Friday, January 23, 2009

Best Picture Winner: 1969

Midnight Cowboy (1969)

The only X-Rated film to ever win Best Picture, Midnight Cowboy is an engrossing character study of two losers who form a friendship out of necessity. One of them finds himself without a place to live, while the other grows sicker by the day and needs someone to take care of him. What results is a touching story about two people whom, in real life, the average person would want nothing to do with.

Joe Buck (Jon Voight), a native Texan who thinks of himself as quite the stud, heads to New York City to make a living as a hustler. He plans to find wealthy women who will pay him for sex. But his total ignorance of the New York populace empties his wallet quickly. At a coffee house he meets a low-level con man, Enrico “Ratso” Rizzo (Dustin Hoffman) who tricks him out of twenty dollars by promising to put Joe in contact with a pimp. Joe eventually catches up with Ratso, who offers to let Joe stay with him in his room in a condemned building. The two start to look out for each other as they work small cons and engage in petty thefts to survive. But as Ratso’s health continues to decline, Joe remembers what happened to the girl (Jennifer Salt) he loved, and is determined to protect his friend from the same fate.

It is very clear from the beginning that Joe is not cut out for what he plans on doing. His first conquest actually gets money out of Joe to pay for cab fair. Later a client at a movie theater confesses he cannot pay, but successfully pleads with Joe not take his watch, the only thing of value he has. Joe is too much of a nice guy to get tough with anyone - that is, until he needs bus fare to get himself and Ratso to Florida. It’s a shocking moment of violence that is uncharacteristic of Joe, but shows how he has come to care about Ratso. Voight plays Joe as a sunny, bright, positive and cheerful person who always thinks success is just around the corner.

Hoffman’s Rizzo, on the other hand, is something of a weasel. He speaks in a whiny, nasally voice and immediately comes across as someone to avoid. But as we get to know Rizzo we start to understand him. Polio has left him a cripple and his father’s shoeshine job did not provide Rizzo with any kind of financial security. He is clearly ill (characters who cough in the movies are always doomed) and he is all alone. Joe may be Ratso’s first real friend. At first their relationship is a business arrangement. Joe can stay with Ratso as a way for Ratso to make up for the $20. They can work together to get funds need to buy food and cigarettes. But their shared, often humorous experiences (Joe getting thrown out of a posh apartment building, the two attending a trendy photography affair) bring them closer together. Voight and Hoffman have real chemistry as Joe and Ratso, and the audience starts to feel tenderness towards this unlikely duo.

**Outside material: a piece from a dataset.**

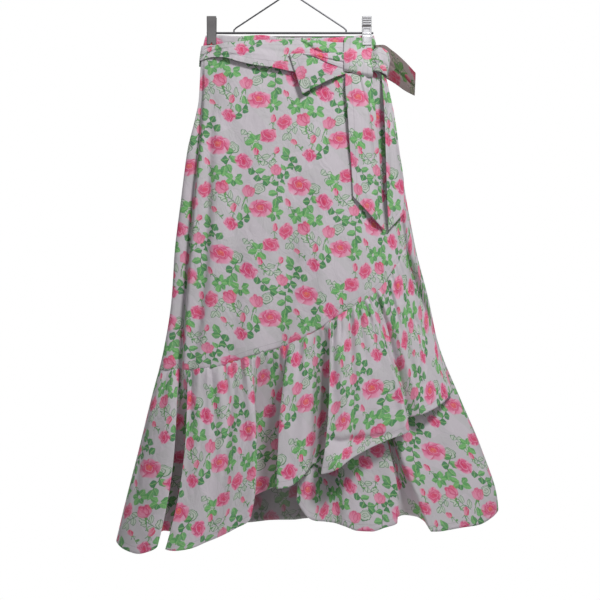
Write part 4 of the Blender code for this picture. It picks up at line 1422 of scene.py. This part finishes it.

John Schlesinger’s direction is full of quick cuts, hallucinatory images, and vivid nightmares. Joe is haunted by a gang rape of himself and his girlfriend, and by the sudden death of his grandmother. These memories will suddenly burst on the screen in black and white or unsteady focus. The sex scenes are energetic but chaotic. But, in spite of the stylish visuals, Midnight Cowboy remains focused on the two leads.

The result is a unique film experience, one that has the audience wrapped up in a story that deals in the exploits of unsavory characters. But the film reveals the humanity of these two misfits and that humanity is what makes their journey together compelling. Thus Midnight Cowboy emerges as one of the great films of the 1960s.